Written exercise
Your answer should be a single number: the count of lines that hold the word "hinge".

Data listing
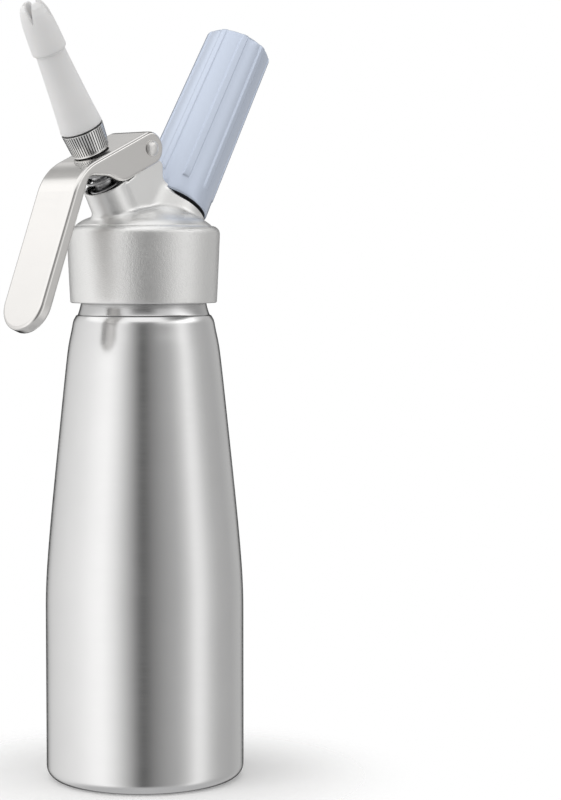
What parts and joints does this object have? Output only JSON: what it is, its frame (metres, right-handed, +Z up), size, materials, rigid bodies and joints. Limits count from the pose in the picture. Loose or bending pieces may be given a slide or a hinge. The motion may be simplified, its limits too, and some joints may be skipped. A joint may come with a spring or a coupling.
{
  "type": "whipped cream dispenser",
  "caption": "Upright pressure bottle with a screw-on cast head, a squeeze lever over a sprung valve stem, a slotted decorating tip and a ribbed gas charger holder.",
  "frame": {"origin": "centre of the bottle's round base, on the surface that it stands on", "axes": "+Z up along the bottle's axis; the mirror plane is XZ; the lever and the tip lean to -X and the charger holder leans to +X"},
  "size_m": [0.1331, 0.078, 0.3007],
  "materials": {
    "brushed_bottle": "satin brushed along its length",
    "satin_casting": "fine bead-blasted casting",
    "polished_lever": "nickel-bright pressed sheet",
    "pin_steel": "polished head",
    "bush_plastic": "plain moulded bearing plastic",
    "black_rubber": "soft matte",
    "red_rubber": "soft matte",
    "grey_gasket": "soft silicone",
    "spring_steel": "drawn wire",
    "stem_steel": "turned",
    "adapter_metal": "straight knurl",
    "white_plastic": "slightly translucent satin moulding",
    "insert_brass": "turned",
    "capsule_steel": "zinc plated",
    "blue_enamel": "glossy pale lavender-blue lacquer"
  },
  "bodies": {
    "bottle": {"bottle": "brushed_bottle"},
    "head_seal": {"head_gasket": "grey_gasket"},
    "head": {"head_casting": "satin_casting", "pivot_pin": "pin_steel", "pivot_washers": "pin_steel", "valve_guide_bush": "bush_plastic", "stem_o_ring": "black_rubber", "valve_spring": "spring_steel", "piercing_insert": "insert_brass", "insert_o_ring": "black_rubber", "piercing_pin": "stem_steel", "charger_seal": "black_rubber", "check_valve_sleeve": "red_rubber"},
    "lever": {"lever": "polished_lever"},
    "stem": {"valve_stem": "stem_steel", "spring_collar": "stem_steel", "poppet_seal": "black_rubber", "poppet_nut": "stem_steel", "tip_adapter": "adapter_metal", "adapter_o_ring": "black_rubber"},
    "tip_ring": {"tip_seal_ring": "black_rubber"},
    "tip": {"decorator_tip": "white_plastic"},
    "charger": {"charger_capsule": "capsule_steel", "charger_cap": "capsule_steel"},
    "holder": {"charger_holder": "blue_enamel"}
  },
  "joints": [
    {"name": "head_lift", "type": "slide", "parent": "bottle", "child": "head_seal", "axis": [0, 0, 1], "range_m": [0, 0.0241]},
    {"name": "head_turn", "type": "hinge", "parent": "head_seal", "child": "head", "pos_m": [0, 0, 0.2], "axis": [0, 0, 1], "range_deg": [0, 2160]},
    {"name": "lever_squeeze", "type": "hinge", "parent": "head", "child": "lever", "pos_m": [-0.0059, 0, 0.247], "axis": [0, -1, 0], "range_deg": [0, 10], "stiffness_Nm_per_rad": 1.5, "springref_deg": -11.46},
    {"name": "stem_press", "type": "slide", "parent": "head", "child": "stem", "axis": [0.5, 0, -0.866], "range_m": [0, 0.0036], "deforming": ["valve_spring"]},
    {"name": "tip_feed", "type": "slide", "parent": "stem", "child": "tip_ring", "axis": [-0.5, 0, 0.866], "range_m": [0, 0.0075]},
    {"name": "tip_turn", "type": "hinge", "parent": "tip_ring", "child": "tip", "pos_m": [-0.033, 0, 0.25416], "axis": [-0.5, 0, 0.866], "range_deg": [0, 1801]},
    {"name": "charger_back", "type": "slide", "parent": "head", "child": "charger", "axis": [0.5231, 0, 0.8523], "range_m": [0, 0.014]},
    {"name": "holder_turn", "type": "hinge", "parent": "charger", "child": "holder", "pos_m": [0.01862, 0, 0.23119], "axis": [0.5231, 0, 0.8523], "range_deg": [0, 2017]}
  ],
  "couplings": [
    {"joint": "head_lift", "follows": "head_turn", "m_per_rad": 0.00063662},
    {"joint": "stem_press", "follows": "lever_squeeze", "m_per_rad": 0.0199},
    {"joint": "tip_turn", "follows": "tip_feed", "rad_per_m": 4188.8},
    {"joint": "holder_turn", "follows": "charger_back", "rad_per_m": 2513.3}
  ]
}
---
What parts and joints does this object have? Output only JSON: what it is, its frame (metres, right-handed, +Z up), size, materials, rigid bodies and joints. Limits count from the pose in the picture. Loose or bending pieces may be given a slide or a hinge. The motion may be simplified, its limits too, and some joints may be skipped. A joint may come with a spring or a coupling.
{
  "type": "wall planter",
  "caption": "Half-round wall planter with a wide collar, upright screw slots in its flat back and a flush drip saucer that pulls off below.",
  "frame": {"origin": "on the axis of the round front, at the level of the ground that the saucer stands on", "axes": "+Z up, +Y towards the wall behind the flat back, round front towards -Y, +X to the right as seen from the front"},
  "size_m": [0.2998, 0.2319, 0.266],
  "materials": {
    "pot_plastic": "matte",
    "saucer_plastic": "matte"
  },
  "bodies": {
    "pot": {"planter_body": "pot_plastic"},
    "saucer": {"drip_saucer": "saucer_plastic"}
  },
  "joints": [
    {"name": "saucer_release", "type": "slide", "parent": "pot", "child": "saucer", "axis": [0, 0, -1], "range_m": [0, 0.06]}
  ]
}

Result of the exercise
6